■ **What to do**: Output nothing but the lines from the line with "obj.matrix_parent_inverse = Matrix.Identity(4)" through the end of the listing below, both ends included.

■ **Material provided**:
--- Begin ---

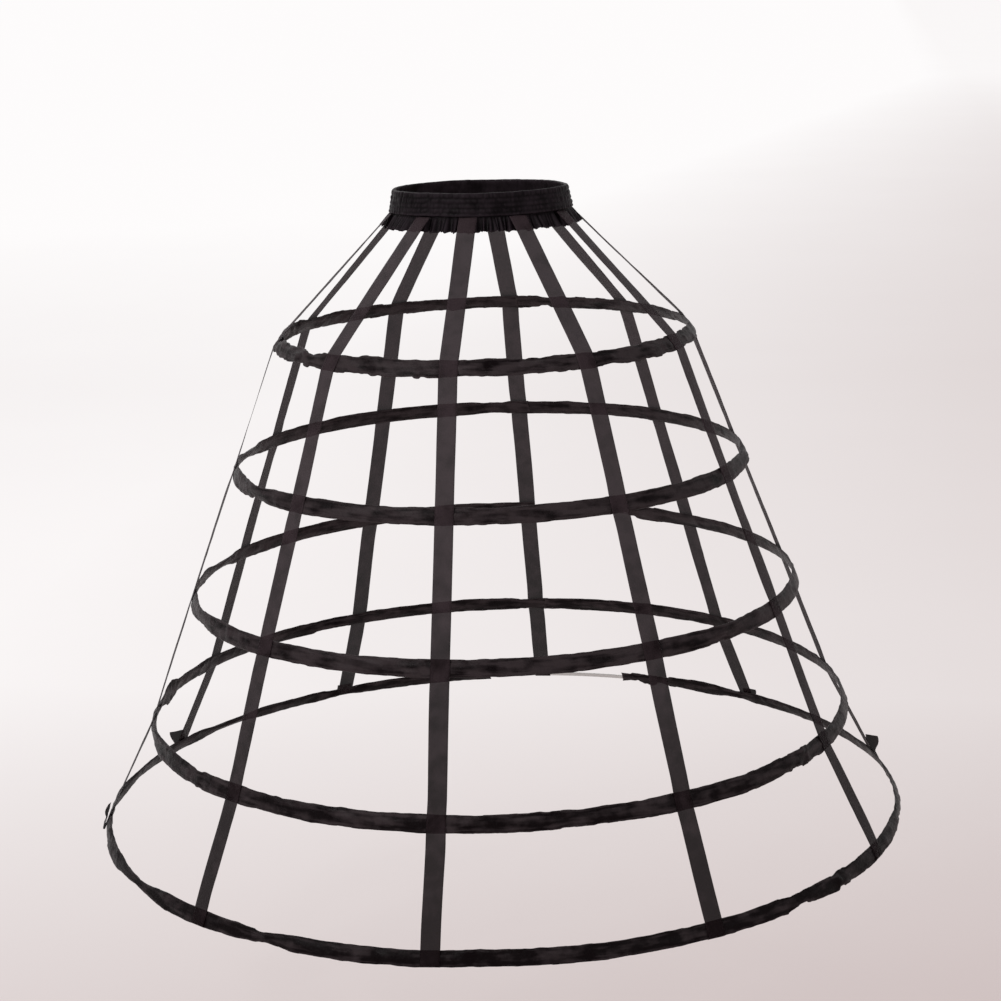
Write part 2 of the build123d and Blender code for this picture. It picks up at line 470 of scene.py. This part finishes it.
ROUGH = (1.0, 0.25, 0.3, 0.35, 0.25)  # how crumpled each tube is all round
# What the photograph shows along each hoop: azimuth, half width in degrees, then how far the tube
# twists in degrees, how much narrower it gets, extra crumpling, and its lift in millimetres.
SPOTS = (
    ((315, 12, 0, 0.1, 0.8, 0.0), (338, 7, 14, 0.0, 0.6, 0.6), (23, 8, -8, 0.1, 0.4, 0.0),
     (170, 7, 0, 0.2, 0.6, 0.8), (262, 14, 20, 0.1, 1.4, 0.0), (285, 6, -25, 0.1, 1.4, 0.5)),
    ((308, 10, 25, 0.2, 0.6, 0.0), (12, 7, 0, 0.12, 0.4, 0.0), (90, 8, -30, 0.2, 0.7, 0.0),
     (188, 6, 0, 0.15, 0.9, 0.5), (268, 10, -30, 0.2, 0.6, 0.0)),
    ((300, 9, 20, 0.15, 0.5, 0.0), (55, 8, 15, 0.1, 0.5, 0.0), (159, 3, 0, 0.55, 1.0, 0.0),
     (153, 5, 10, 0.1, 1.1, 0.0), (262, 9, -30, 0.25, 0.8, 0.0)),
    ((292, 8, 18, 0.0, 0.9, 0.4), (270, 5, 20, -0.25, 1.6, 0.4), (279, 5, -20, 0.35, 0.8, 0.0),
     (62, 8, 12, 0.0, 1.5, 0.5), (20, 8, 0, 0.08, 0.4, 0.0), (184, 4, 0, 0.25, 0.9, 0.0),
     (222, 10, 30, 0.3, 0.5, 0.0), (315, 3, 0, 0.15, 1.2, 0.3), (255, 5, 0, -0.2, 1.2, 0.5)),
    ((309, 10, -25, 0.58, 0.0, 0.0), (289, 8, 12, -0.2, 1.2, 0.0), (272, 8, 30, 0.52, 0.6, 0.0),
     (217, 7, 30, 0.45, 0.4, 0.0), (337, 5, 0, 0.35, 0.5, -0.6), (51, 5, 10, 0.05, 2.0, 0.0),
     (60, 4, -10, 0.0, 2.0, 0.0), (88, 7, 20, 0.1, 2.0, 0.0), (163, 7, 0, 0.28, 3.0, 0.0),
     (153.5, 4, 0, -0.2, 0.5, 0.0), (147, 4, 25, 0.55, 0.0, 0.0), (240, 7, -30, 0.4, 0.2, 0.0)),
)
# How far the tapes have slipped sideways on each hoop, in millimetres.
TAPE_DRIFT = {1: (0.0, 3.0, 6.5, 7.0, 5.5), 9: (0.0, 0.0, 0.0, 1.0, 7.0)}
NO_DRIFT = (0.0, 0.0, 0.0, 0.0, 0.0)


def narrowing(i, azimuth):
    """How much narrower hoop i's casing is at an azimuth, as a share of its height."""
    return sum(near(azimuth, spot[0], spot[1]) * spot[3] for spot in SPOTS[i])


def tape_cover(i, azimuth):
    """How firmly a tape presses on hoop i's casing at an azimuth, from 0 to 1."""
    radius = SECTION[i][0]
    cover = 0.0
    for k, (middle, _, _) in enumerate(TAPE):
        slip = math.degrees(TAPE_DRIFT.get(k, NO_DRIFT)[i] * MM / radius)
        cover = cover + near(azimuth, middle + slip, math.degrees(TAPE_ZONE / radius))
    return cover


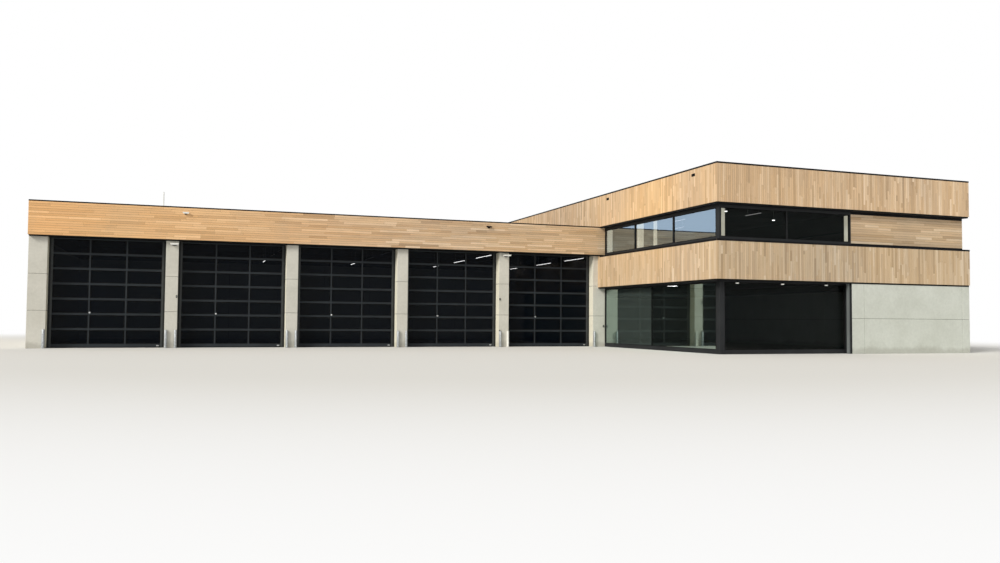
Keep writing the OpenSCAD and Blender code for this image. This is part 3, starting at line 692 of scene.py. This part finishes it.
def make_panels():
    """The plain walls in precast panels, and the end of the wall between hall and block."""
    hall, block = (CONCRETE, PIER_JOINTS), (WALL_CONCRETE, (FRONT_PANEL_Z,))
    front_face = Wall(block_x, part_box("concrete_front_wall")[0].y, X, -Y)
    end_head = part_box("hall_rear_wall")[1].z - END_PANEL_DROP
    for name, node, wall, cuts, (material, joints) in (
        ("hall_left_panels", "hall_left_wall", HALL_LEFT, None, hall),
        ("hall_rear_panels", "hall_rear_wall", HALL_REAR, None, hall),
        ("block_front_panels", "concrete_front_wall", front_face, FRONT_PANEL_CUTS, block),
        ("block_right_panels", "block_right_wall", BLOCK_RIGHT, None, block),
        ("block_rear_panels", "block_rear_wall", BLOCK_REAR, None, block),
    ):
        lo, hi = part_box(node)
        u0, u1, thickness = wall.reach(lo, hi)
        piece = Piece(name, "concrete", material, RUBBER)
        across = (u0, *cuts, u1) if cuts else evenly(u0, u1, PANEL_W)
        panels(piece, wall, across, (0.0, *joints, hi.z), thickness)
        piece.make(node)

    piece = Piece("dividing_wall_end", "concrete", WALL_CONCRETE)
    wall_block(piece, Wall(0, divide_hi.y, -X, Y), -divide_hi.x + PANEL_GAP / 2,
               -divide_lo.x - PANEL_GAP / 2, 0.0, end_head, 0, PANEL_OUT, chamfer=0.002)
    piece.make()


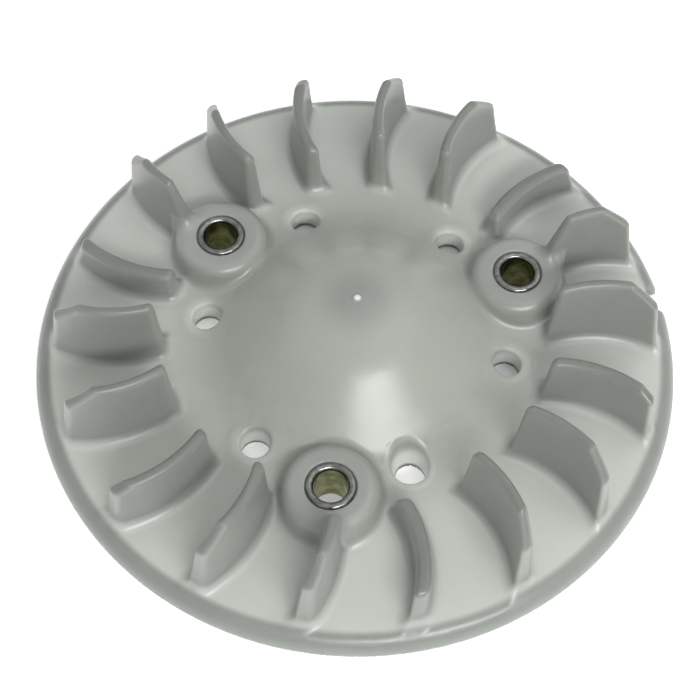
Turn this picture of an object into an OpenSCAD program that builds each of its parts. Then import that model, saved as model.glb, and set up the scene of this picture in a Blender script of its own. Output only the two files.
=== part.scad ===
// Cooling fan that bolts to the flywheel of a small air-cooled engine.
// One moulding (disc and eighteen vanes) carries three pressed-in steel bushes.
// +Z is the crankshaft axis. The origin is on that axis, in the plane of the
// bush ends, which is also the plane of the disc's lower edge.

/* [Disc] */
// Outside diameter of the disc at its lower edge
disc_d = 132; // [126:1:140]
// Height of the upper face where the rim starts to roll over
rim_h = 4.2; // [3.8:0.1:5]
// Radius of the rolled outer edge
roll_r = 3.8; // [3.2:0.1:3.8]
// Wall thickness of the moulding
wall = 2.5; // [2:0.1:2.8]
// Rise of the upper face from the rim towards the hub, in degrees
face_slope = 3; // [1:0.5:4]
// Direction of the notch in the rim, clockwise from the first boss, in degrees
notch_turn = 11.2; // [9:0.2:13]
// Width of the notch at its inner end
notch_w = 5; // [4:0.5:6]
// Depth of the notch from the rim
notch_depth = 3.2; // [2.8:0.1:3.2]
// Radius of the notch's two outer corners
notch_corner_r = 1.5; // [0.5:0.5:2]

/* [Hub dome] */
// Height of the crown above the lower edge
crown_h = 21.7; // [20:0.1:23]
// Radius of the rounded crown
crown_r = 27; // [24:0.5:30]
// Slope of the dome's flank, in degrees
flank_slope = 38; // [36:0.5:39]
// Radius of the hollow where the flank meets the upper face
flank_fillet = 14; // [11:0.5:15]

/* [Bosses and bushes] */
// Diameter of the bolt circle
bolt_circle_d = 72; // [71:0.5:73]
// Diameter of the flat pad on top of each boss
pad_d = 18; // [17:0.2:19]
// Height of the pad above the mounting plane
pad_h = 11.1; // [10.5:0.1:12]
// Diameter of each boss where it reaches the mounting plane
boss_foot_d = 22; // [21:0.2:22.6]
// Outside diameter of a steel bush
bush_od = 10; // [9:0.5:11]
// Bore of a steel bush, for an M6 bolt
bush_bore = 6.8; // [6.4:0.1:7]
// Height that a bush stands proud of its pad
bush_proud = 0.3; // [0.1:0.1:0.5]
// Chamfer at both ends of a bush, inside and out
bush_chamfer = 0.3; // [0.1:0.1:0.4]

/* [Clearance holes] */
// Diameter of the circle of six clearance holes
hole_circle_d = 62.4; // [61:0.2:64]
// Diameter of a clearance hole
hole_d = 6; // [5.6:0.1:6.4]
// Angle of the first hole from the first boss, in degrees
hole_start = 28.2; // [27:0.1:31]
// Height at which the sixth hole starts to widen upwards
pocket_z = 1.5; // [1:0.1:2]
// Diameter of the widened part at that height
pocket_foot_d = 5.8; // [5.6:0.1:6]
// Draft of its wall, in degrees
pocket_draft = 12.4; // [10:0.2:14]
// Distance of its axis from the hole's own, towards the dome
pocket_shift = 0.6; // [0.4:0.1:0.8]
// Diameter of the collar below each hole
collar_d = 10.6; // [10:0.1:11]

/* [Vanes] */
// Vane thickness at the top edge
vane_top_t = 2.1; // [1.8:0.1:2.6]
// Vane thickness at the mounting plane
vane_foot_t = 3.8; // [3.2:0.1:4]
// Radius of the vane's curve in plan
vane_curve_r = 27.4; // [26:0.1:30]
// Distance of the curve's centre outward along the vane's own axis
vane_curve_x = 48.2; // [47.8:0.1:48.6]
// Distance of the curve's centre to the side of that axis
vane_curve_y = -25.5; // [-26:0.1:-25]
// Radius of the inner end at the disc
vane_inner_r = 39; // [38.6:0.1:40]
// Radius of the outer end at the disc
vane_outer_r = 62; // [61.4:0.1:62]

/* [Hidden] */
$fn = 96;
vane_count = 18;
vanes_per_boss = 6;
boss_count = 3;
hole_count = 6;
pocket_hole = 4;
through = 1;               // overshoot of every cutting tool
arc_steps = 8;             // straight steps in each arc of a profile
curve_top = 30;            // height at which the vane's draft is measured
sector_start = -7;         // the sector around a vane's axis that holds it
sector_angle = 16;
vane_root_z = 0.5;         // a vane's side view starts this high, inside the disc
vane_heel_z = 4;           // height of its outer end at the rim
boss_vane_gap = 1.4;       // between a bush and the vane that stands on its boss
boss_vane_inner_r = bolt_circle_d / 2 + bush_od / 2 + boss_vane_gap;

rim_r = disc_d / 2;
roll_c = [rim_r - roll_r, rim_h - roll_r];
crown_c = [0, crown_h - crown_r];

// Each vane's side view, as [radius, height] from its inner top corner to its
// outer top corner. The kinds follow one another from each boss, anticlockwise.
tall = [[40.2, 22.2], [54.8, 22.8], [60.2, 17.6]];
level = [[40, 18], [58, 18.2], [60.9, 16.5]];
low = [[39.4, 12.1], [52, 12.8], [59.8, 13.2]];
on_boss = [[47, 22.2], [54.8, 22.6], [60.2, 17.4]];
vane_kinds = [on_boss, low, tall, tall, level, tall];

// Points of an arc about c from angle a0 to angle a1.
function arc(c, r, a0, a1) =
    [for (i = [0:arc_steps]) let (a = a0 + (a1 - a0) * i / arc_steps)
        c + r * [cos(a), sin(a)]];

// Height of the dome's flank and of the upper face, as straight lines, and
// the radius at which the two lines cross.
flank_start = crown_c + crown_r * [sin(flank_slope), cos(flank_slope)];
face_end = roll_c + roll_r * [sin(face_slope), cos(face_slope)];
function flank_z(r) = flank_start[1] - tan(flank_slope) * (r - flank_start[0]);
function face_z(r) = face_end[1] + tan(face_slope) * (face_end[0] - r);
cross_r = (flank_start[1] + tan(flank_slope) * flank_start[0]
           - face_end[1] - tan(face_slope) * face_end[0])
          / (tan(flank_slope) - tan(face_slope));
half_turn = (flank_slope - face_slope) / 2;
fillet_reach = flank_fillet / cos(half_turn);
fillet_lean = 90 - (flank_slope + face_slope) / 2;
fillet_c = [cross_r, face_z(cross_r)] + fillet_reach * [cos(fillet_lean), sin(fillet_lean)];

// The moulding's face, from the crown to the rim, set back by a depth.
function face_points(depth) = concat(
    arc(crown_c, crown_r - depth, 90, 90 - flank_slope),
    arc(fillet_c, flank_fillet + depth, -90 - flank_slope, -90 - face_slope),
    arc(roll_c, roll_r - depth, 90 - face_slope, 0));

// Everything below the upper face.
module disc_core() {
    rotate_extrude()
        polygon(concat([[0, 0]], face_points(0), [[rim_r, 0]]));
}

module disc_hollow() {
    rotate_extrude()
        polygon(concat([[0, -through]], face_points(wall), [[rim_r - wall, -through]]));
}

// A straight-sided slot that widens with rounded corners where it meets the rim.
module rim_notch() {
    half = notch_w / 2;
    c = notch_corner_r;
    rotate(-notch_turn) translate([rim_r, 0, -through])
        linear_extrude(height = rim_h + 2 * through)
            polygon(concat([[-notch_depth, -half]],
                           arc([-c, -half - c], c, 90, 0),
                           [[through, -half - c], [through, half + c]],
                           arc([-c, half + c], c, 0, -90),
                           [[-notch_depth, half]]));
}

module at_bosses() {
    for (i = [0:boss_count - 1])
        rotate(i * 360 / boss_count) translate([bolt_circle_d / 2, 0, 0]) children();
}

module at_hole(i) {
    rotate(hole_start + i * 360 / hole_count)
        translate([hole_circle_d / 2, 0, 0]) children();
}

// The cone that opens one hole towards the dome.
module pocket() {
    foot = pocket_foot_d / 2;
    translate([-pocket_shift, 0, pocket_z])
        cylinder(h = pad_h, r1 = foot, r2 = foot + pad_h * tan(pocket_draft));
}

module bosses() {
    at_bosses() cylinder(h = pad_h, d1 = boss_foot_d, d2 = pad_d);
}

module disc() {
    color([0.86, 0.88, 0.85]) difference() {
        union() {
            difference() {
                disc_core();
                disc_hollow();
            }
            bosses();
            intersection() {
                disc_core();
                for (i = [0:hole_count - 1])
                    at_hole(i) cylinder(h = crown_h, d = collar_d);
            }
        }
        rim_notch();
        at_bosses() translate([0, 0, -through])
            cylinder(h = pad_h + 2 * through, d = bush_od);
        for (i = [0:hole_count - 1])
            at_hole(i) translate([0, 0, -through]) cylinder(h = crown_h, d = hole_d);
        at_hole(pocket_hole) pocket();
    }
}

// A wall of drafted thickness that follows the vane's curve in plan.
module vane_sheet() {
    foot = vane_foot_t / 2;
    slim = (vane_foot_t - vane_top_t) / 2 * curve_top / crown_h;
    translate([vane_curve_x, vane_curve_y, 0]) difference() {
        cylinder(h = curve_top, r1 = vane_curve_r + foot, r2 = vane_curve_r + foot - slim);
        cylinder(h = curve_top, r1 = vane_curve_r - foot, r2 = vane_curve_r - foot + slim);
    }
}

module vane(i) {
    kind = i % vanes_per_boss;
    inner_r = (kind == 0) ? boss_vane_inner_r : vane_inner_r;
    inner_z = (kind == 0) ? pad_h - through : vane_root_z;
    color([0.8, 0.83, 0.8]) difference() {
        rotate(i * 360 / vane_count) intersection() {
            vane_sheet();
            rotate(sector_start) rotate_extrude(angle = sector_angle)
                polygon(concat([[vane_outer_r, vane_root_z], [inner_r + through, vane_root_z],
                                [inner_r, inner_z]],
                               vane_kinds[kind], [[vane_outer_r, vane_heel_z]]));
        }
        disc_core();
        if (kind == 0) bosses();
    }
}

module bush(i) {
    top = pad_h + bush_proud;
    c = bush_chamfer;
    color([0.62, 0.6, 0.52]) rotate(i * 360 / boss_count)
        translate([bolt_circle_d / 2, 0, 0]) rotate_extrude()
            polygon([[bush_bore / 2 + c, 0], [bush_od / 2, 0],
                     [bush_od / 2, top - c], [bush_od / 2 - c, top],
                     [bush_bore / 2 + c, top], [bush_bore / 2, top - c],
                     [bush_bore / 2, c]]);
}

disc();
vane(0);  // vane_01
vane(1);  // vane_02
vane(2);  // vane_03
vane(3);  // vane_04
vane(4);  // vane_05
vane(5);  // vane_06
vane(6);  // vane_07
vane(7);  // vane_08
vane(8);  // vane_09
vane(9);  // vane_10
vane(10);  // vane_11
vane(11);  // vane_12
vane(12);  // vane_13
vane(13);  // vane_14
vane(14);  // vane_15
vane(15);  // vane_16
vane(16);  // vane_17
vane(17);  // vane_18
bush(0);  // bush_1
bush(1);  // bush_2
bush(2);  // bush_3
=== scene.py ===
# Cooling fan of a small engine's flywheel: looks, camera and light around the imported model.
import math

import bpy
import numpy as np
from mathutils import Matrix, Vector

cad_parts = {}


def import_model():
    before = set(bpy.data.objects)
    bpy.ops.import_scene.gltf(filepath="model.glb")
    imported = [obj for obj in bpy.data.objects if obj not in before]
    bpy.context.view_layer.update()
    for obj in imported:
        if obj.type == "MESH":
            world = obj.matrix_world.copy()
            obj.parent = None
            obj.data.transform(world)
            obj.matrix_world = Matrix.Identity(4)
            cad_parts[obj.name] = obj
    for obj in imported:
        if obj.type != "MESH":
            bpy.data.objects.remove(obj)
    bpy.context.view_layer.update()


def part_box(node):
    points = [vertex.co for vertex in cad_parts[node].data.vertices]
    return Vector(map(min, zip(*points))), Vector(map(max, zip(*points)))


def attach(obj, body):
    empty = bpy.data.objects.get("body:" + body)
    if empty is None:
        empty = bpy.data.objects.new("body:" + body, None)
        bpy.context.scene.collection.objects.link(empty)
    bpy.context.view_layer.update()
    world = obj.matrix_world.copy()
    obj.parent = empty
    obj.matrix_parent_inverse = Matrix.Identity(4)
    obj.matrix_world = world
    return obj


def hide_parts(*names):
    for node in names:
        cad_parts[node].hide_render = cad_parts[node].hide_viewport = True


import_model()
scene = bpy.context.scene
MM = 0.001

# ---------------------------------------------------------------- dimensions, mm and degrees
# Disc: a shell whose face rises gently from a rolled rim to a closed dome.
RIM_R, RIM_H, ROLL_R, WALL = 66.0, 4.2, 3.8, 2.5
LIP_R = 0.5                     # round at the foot of the rim's skirt
FACE_SLOPE, FLANK_SLOPE = math.radians(3), math.radians(38)
CROWN_H, CROWN_R, FLANK_FILLET = 21.7, 27.0, 14.0
NUB_R, NUB_RISE = 1.0, 0.5      # the moulding's gate mark on the crown

# Bosses with their bushes, about equal turns of the bolt circle.
BOLT_COUNT, BOLT_R = 3, 36.0
PAD_R, PAD_H, BOSS_FOOT_R = 9.2, 11.1, 11.4
BUSH_R, BUSH_BORE_R, BUSH_TOP = 5.0, 3.4, 11.4

# Plain holes, each with a collar below. One opens upwards into a leaning cone.
HOLE_COUNT, HOLE_CIRCLE_R, HOLE_START = 6, 31.2, 28.2
HOLE_R, COLLAR_R, COLLAR_COVER = 3.0, 5.3, 0.5
POCKET_HOLE, POCKET_SHIFT, POCKET_LOW, POCKET_LOW_R, POCKET_DRAFT = 4, 0.6, 1.5, 2.9, 0.22

# One square notch in the rim.
NOTCH_TURN, NOTCH_W, NOTCH_DEPTH = -11.2, 5.0, 3.2

# Vanes: arcs in plan, about a centre that turns with each of them.
VANE_COUNT = 18
VANE_PITCH = 360 / VANE_COUNT
VANE_CENTRE, VANE_CURVE_R = np.array([48.2, -25.5]), 27.4
VANE_IN_R, VANE_OUT_R = 39.0, 62.0
VANE_FOOT_HALF, VANE_TOP_HALF = 1.9, 1.05
VANE_SPAN = (35.0, 66.0)        # radii between which the plan curve is worked out
VANE_CORNER = 1.4               # round on the corners of a vane's side view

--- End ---

■ **Result of the exercise**:
    obj.matrix_parent_inverse = Matrix.Identity(4)
    obj.matrix_world = world
    return obj


def hide_parts(*names):
    for node in names:
        cad_parts[node].hide_render = cad_parts[node].hide_viewport = True


import_model()
scene = bpy.context.scene
MM = 0.001

# ---------------------------------------------------------------- dimensions, mm and degrees
# Disc: a shell whose face rises gently from a rolled rim to a closed dome.
RIM_R, RIM_H, ROLL_R, WALL = 66.0, 4.2, 3.8, 2.5
LIP_R = 0.5                     # round at the foot of the rim's skirt
FACE_SLOPE, FLANK_SLOPE = math.radians(3), math.radians(38)
CROWN_H, CROWN_R, FLANK_FILLET = 21.7, 27.0, 14.0
NUB_R, NUB_RISE = 1.0, 0.5      # the moulding's gate mark on the crown

# Bosses with their bushes, about equal turns of the bolt circle.
BOLT_COUNT, BOLT_R = 3, 36.0
PAD_R, PAD_H, BOSS_FOOT_R = 9.2, 11.1, 11.4
BUSH_R, BUSH_BORE_R, BUSH_TOP = 5.0, 3.4, 11.4

# Plain holes, each with a collar below. One opens upwards into a leaning cone.
HOLE_COUNT, HOLE_CIRCLE_R, HOLE_START = 6, 31.2, 28.2
HOLE_R, COLLAR_R, COLLAR_COVER = 3.0, 5.3, 0.5
POCKET_HOLE, POCKET_SHIFT, POCKET_LOW, POCKET_LOW_R, POCKET_DRAFT = 4, 0.6, 1.5, 2.9, 0.22

# One square notch in the rim.
NOTCH_TURN, NOTCH_W, NOTCH_DEPTH = -11.2, 5.0, 3.2

# Vanes: arcs in plan, about a centre that turns with each of them.
VANE_COUNT = 18
VANE_PITCH = 360 / VANE_COUNT
VANE_CENTRE, VANE_CURVE_R = np.array([48.2, -25.5]), 27.4
VANE_IN_R, VANE_OUT_R = 39.0, 62.0
VANE_FOOT_HALF, VANE_TOP_HALF = 1.9, 1.05
VANE_SPAN = (35.0, 66.0)        # radii between which the plan curve is worked out
VANE_CORNER = 1.4               # round on the corners of a vane's side view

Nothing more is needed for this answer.